Anyway, here are snippets, but read the whole article yourself:
https://www.nytimes.com/2018/11/29/books/anna-burns-interview-booker-prize-milkman-no-bones.html
The New Booker Prize Winner Who May Never Write Again
BRIGHTON, England — Anna Burns sounded almost giddy one recent Monday as we sat in a restaurant here in Brighton, on England’s southern coast. The week before she had won the Man Booker Prize for “Milkman,” her third novel, about an unnamed 18-year-old coerced into a relationship at the height of Northern Ireland’s Troubles.
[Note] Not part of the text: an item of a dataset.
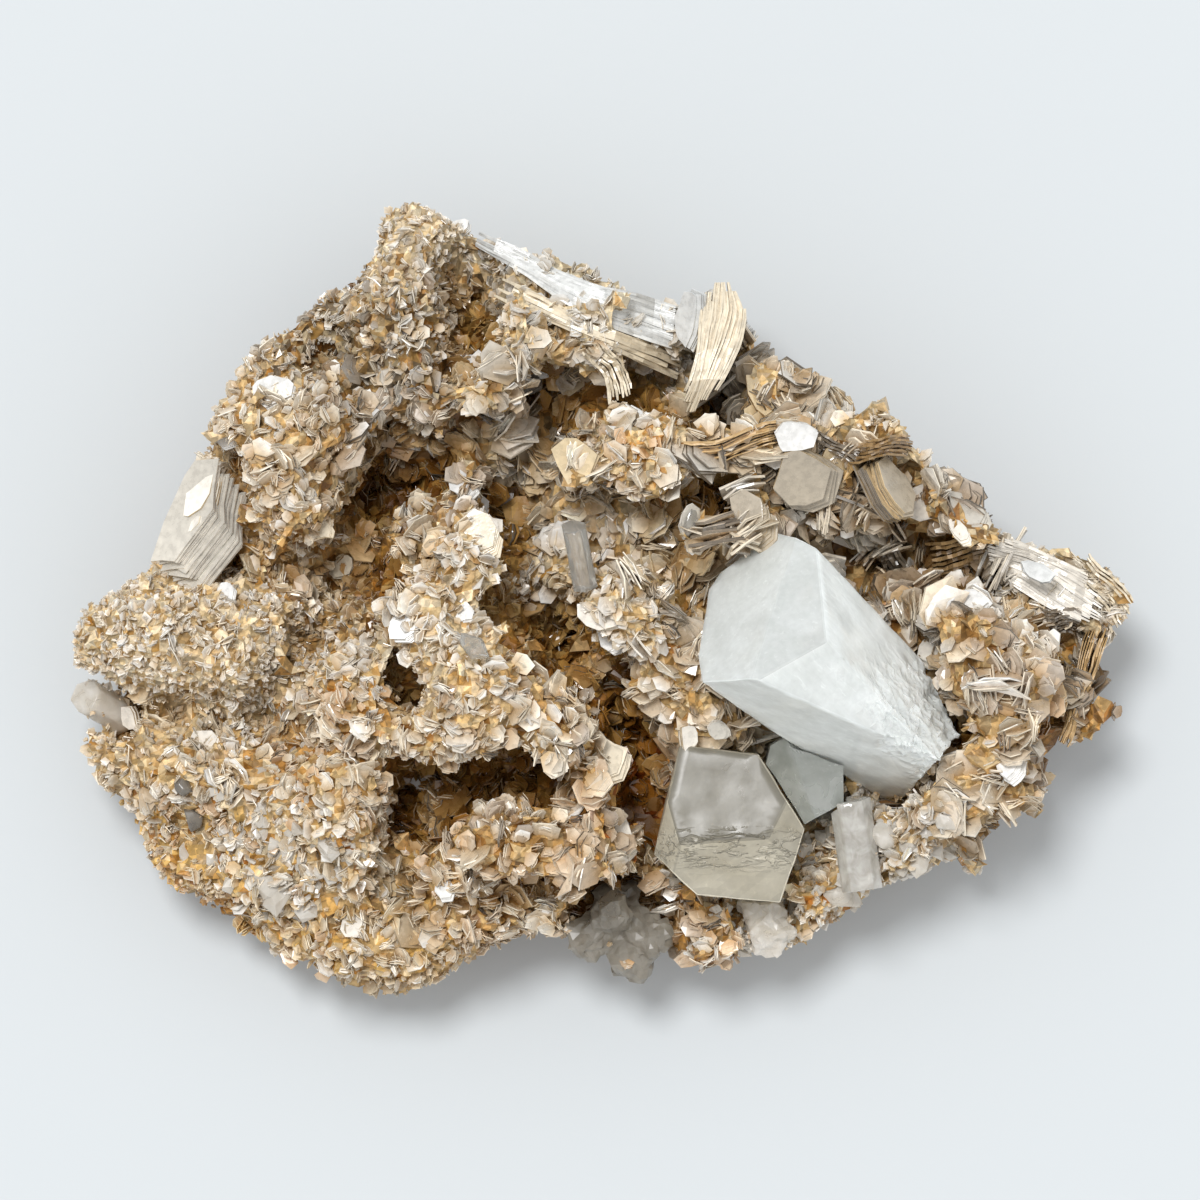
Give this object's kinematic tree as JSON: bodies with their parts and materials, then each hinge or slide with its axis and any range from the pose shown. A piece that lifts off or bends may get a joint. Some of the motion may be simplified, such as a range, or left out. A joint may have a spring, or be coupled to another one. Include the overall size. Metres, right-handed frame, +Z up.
{
  "type": "aquamarine on albite specimen",
  "caption": "Natural mineral specimen: stubby aquamarine crystals bedded in a rugged albite matrix crusted with tan muscovite mica plates and books, flat underneath.",
  "frame": {"origin": "middle of the base of the specimen's box", "axes": "+X along the specimen's length, towards the pointed end; +Z up, the shortest way"},
  "size_m": [0.1392, 0.1058, 0.0543],
  "materials": {
    "mica": "rough",
    "mica_book": "satin",
    "aquamarine": "satin",
    "quartz": "satin"
  },
  "bodies": {
    "root": {"mica_albite_matrix": "mica", "main_aquamarine": "aquamarine", "lower_aquamarine": "aquamarine", "shaded_aquamarine": "aquamarine", "lower_clear_prism": "aquamarine", "middle_clear_prism": "aquamarine", "edge_crystal": "quartz", "quartz_point": "quartz", "quartz_cluster": "quartz", "left_mica_book": "mica_book", "white_mica_book": "mica_book", "dark_edged_mica_book": "mica_book", "end_mica_book": "mica_book", "crest_mica_book": "mica_book"}
  },
  "joints": []
}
The win wasn’t the only reason for her excitement.
“I can feel I’m on the cusp of something,” she said.
Burns suffers from “lower back and nerve pain,” she said, the result of a botched operation. “Nerves pain,” she suddenly added, correcting herself. “There’s plenty of nerves involved.” Thanks to the Booker, which includes a $64,000 prize, she may get treatment in Germany without having to worry about the cost.
“If it’s successful, I’ll be able to write again,” she said. “I haven’t written in four and a half years.” The last writing she did was finishing “Milkman,” a process that dragged out for months because of the pain.
She had tried standing desks, she said. And various chairs. “But it’s not just the physical pain. It’s the whole emotional stress that goes with it.”
Oh, boy, do I know that! The fear of never being out of pain again (not so irrational, given the current hostility to opioid meds) or of never creating again. The feeling of being “less than” those who move around without even thinking much about it. Not to mention the financial fears:
…But even with the fuss around it, Burns’s victory touched many with her honesty about what the prize meant to her financially (“I will pay my debts,” she told the BBC the morning after her win). In the acknowledgments section of “Milkman,” she thanks her local food bank, which she has relied on to get by; Homelink, a charity that gave her a low-interest loan to pay her rent; and Britain’s “Housing and Council Tax Benefit system.”
She even thanks the British courts service because, she said, judges restored her disability benefit after it was cut.
She was lucky, and knows it. How many out there aren’t so lucky — unable to be creative because their lives are just one big struggle for survival? What does it say about so-called “developed nations” when they don’t support their citizens or give them a decent quality of life? Kudos to Britain for doing the basics in this case (and let’s not forget Harry Potter author J.K. Rowling, who was on Britain’s welfare rolls as she was writing), but clearly, Burns didn’t get enough medical help to keep writing and her writing is valued. This, to me, is one more BIG reason to push for Medicare for all!